● **TASK REQUIREMENTS**
Copy out every line exactly as given.

● **GIVEN MATERIAL**
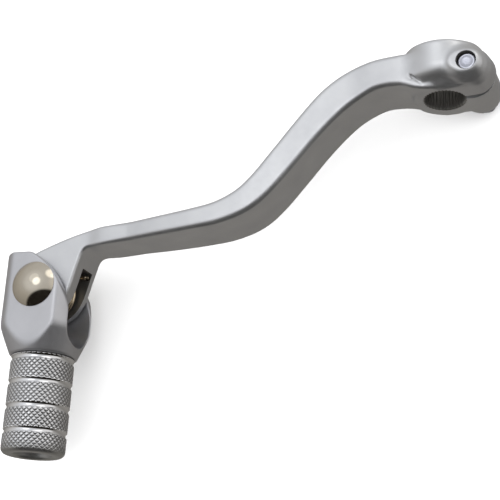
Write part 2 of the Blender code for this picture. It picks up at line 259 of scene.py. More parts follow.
def rod_distance(x, y, z, ends):
    """Distance to a straight rod's axis, and how far along it that is, 0 to 1."""
    start, end = np.array(ends)
    run = end - start
    along = ((x - start[0]) * run[0] + (y - start[1]) * run[1] + (z - start[2]) * run[2])
    t = np.clip(along / (run @ run), 0.0, 1.0)
    return np.sqrt((x - start[0] - t * run[0]) ** 2 + (y - start[1] - t * run[1]) ** 2
                   + (z - start[2] - t * run[2]) ** 2), t


def outline_distance(x, y, outline):
    """Signed distance to a closed outline, negative inside."""
    x, y = np.broadcast_arrays(x, y)
    best = np.full(x.shape, np.inf)
    sign = np.ones(x.shape)
    for (ax, ay), (bx, by) in zip(outline, np.roll(outline, -1, axis=0)):
        ex, ey = bx - ax, by - ay
        wx, wy = x - ax, y - ay
        t = np.clip((wx * ex + wy * ey) / (ex * ex + ey * ey), 0.0, 1.0)
        best = np.minimum(best, (wx - t * ex) ** 2 + (wy - t * ey) ** 2)
        above, below, left = y >= ay, y < by, ex * wy > ey * wx
        sign[(above & below & left) | (~above & ~below & ~left)] *= -1.0
    return sign * np.sqrt(best)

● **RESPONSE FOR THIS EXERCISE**
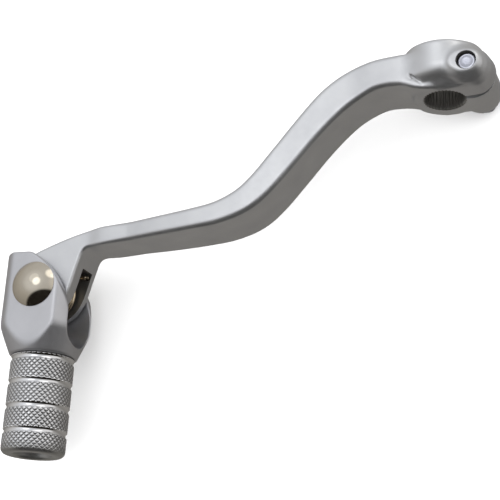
Write part 2 of the Blender code for this picture. It picks up at line 259 of scene.py. More parts follow.
def rod_distance(x, y, z, ends):
    """Distance to a straight rod's axis, and how far along it that is, 0 to 1."""
    start, end = np.array(ends)
    run = end - start
    along = ((x - start[0]) * run[0] + (y - start[1]) * run[1] + (z - start[2]) * run[2])
    t = np.clip(along / (run @ run), 0.0, 1.0)
    return np.sqrt((x - start[0] - t * run[0]) ** 2 + (y - start[1] - t * run[1]) ** 2
                   + (z - start[2] - t * run[2]) ** 2), t


def outline_distance(x, y, outline):
    """Signed distance to a closed outline, negative inside."""
    x, y = np.broadcast_arrays(x, y)
    best = np.full(x.shape, np.inf)
    sign = np.ones(x.shape)
    for (ax, ay), (bx, by) in zip(outline, np.roll(outline, -1, axis=0)):
        ex, ey = bx - ax, by - ay
        wx, wy = x - ax, y - ay
        t = np.clip((wx * ex + wy * ey) / (ex * ex + ey * ey), 0.0, 1.0)
        best = np.minimum(best, (wx - t * ex) ** 2 + (wy - t * ey) ** 2)
        above, below, left = y >= ay, y < by, ex * wy > ey * wx
        sign[(above & below & left) | (~above & ~below & ~left)] *= -1.0
    return sign * np.sqrt(best)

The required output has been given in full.